# bob



## dibblet (Sep 10, 2003)

Bob works hard and spends most evenings bowling or playing
basketball at the gym.

His wife thinks he is pushing himself too hard, so for his
birthday, she takes him to a local strip club.

The doorman at the club greets them and says, "Hey Bob! How
ya doin?"
His wife is puzzled and asks if he's been to this club before.
"Oh no," says Bob. "He works out at the same gym as me."

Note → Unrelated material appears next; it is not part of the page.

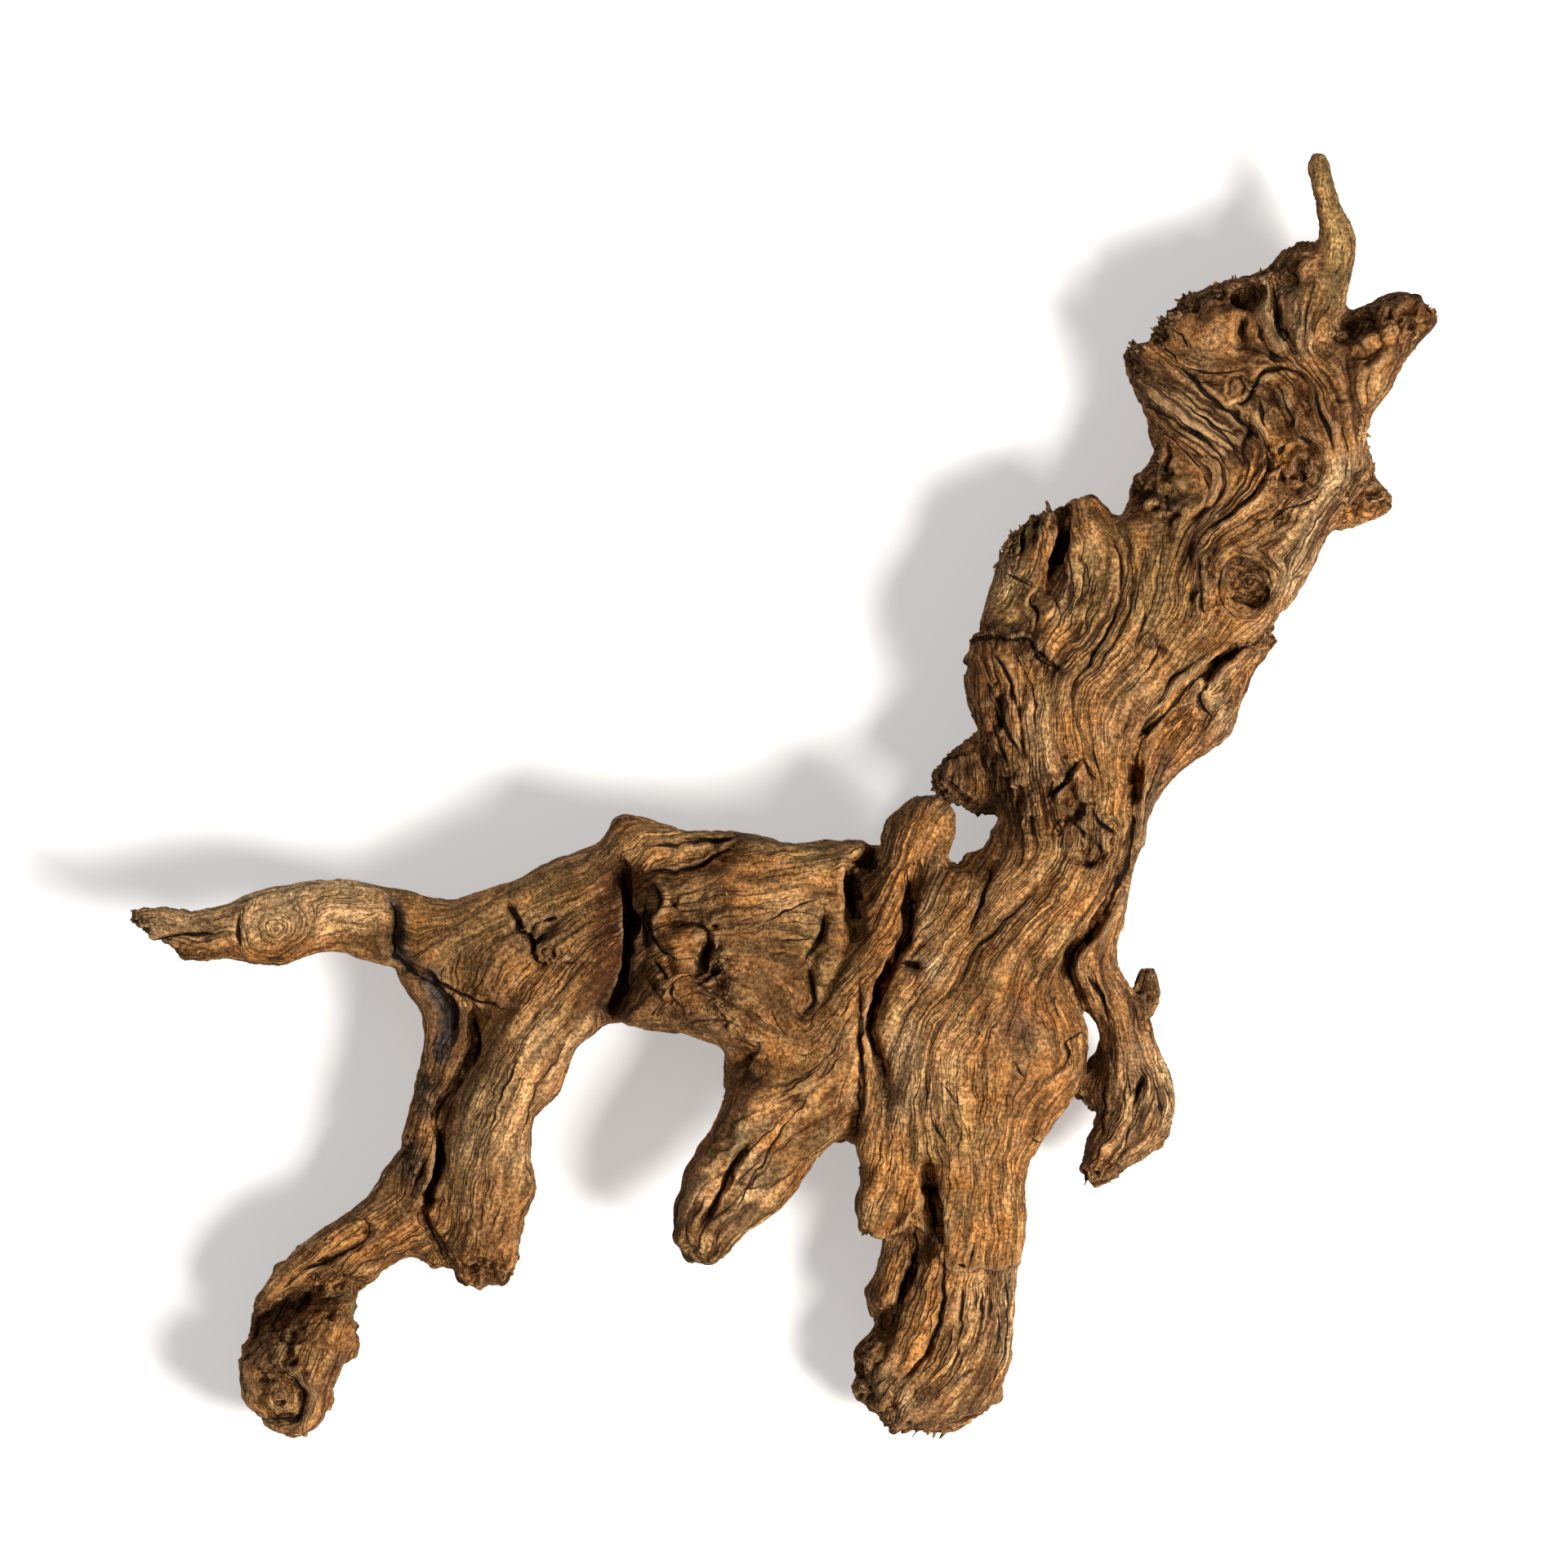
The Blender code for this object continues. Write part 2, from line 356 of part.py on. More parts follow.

When they are seated, a waitress asks Bob if he'd like his
usual and brings over a Budweiser.

His wife is becoming increasingly uncomfortable and says,
"How did she know that you drink Budweiser?"
"She's in the Ladies' Bowling League, honey. We share lanes
with them."

A stripper then comes over to their table, throws her arms
around Bob, starts to rub herself all over him and says "Hi Bobbie.
"Want your usual table dance, big boy?"

Bob's wife, now furious, grabs her purse and storms out of
the club.

Bob follows and spots her getting into a cab. Before she
can slam the door, he jumps in beside her.
Bob tries desperately to explain how the stripper must have
mistaken him for someone else, but his wife is having none of it. She
is screaming at him at the top of her lungs, calling him every four
letter word in the book.

The cabby turns around and says,
"Geez Bob, you picked up a real bitch this time."


----------



## ObiWan (Sep 25, 2005)

I know that Bob


----------



## chrisk180 (Mar 4, 2006)

:lol: :lol: 
Very good mate!!


----------



## Mrs Wallsendmag (Dec 13, 2005)

:lol: :lol: :lol:


----------



## TTej (Sep 10, 2003)

thats a classic


----------



## Skilaree (Oct 20, 2005)

[smiley=oops.gif]


----------



## Hilly10 (Feb 4, 2004)

Thats a good un


----------



## Hilly10 (Feb 4, 2004)

Thats a good un


----------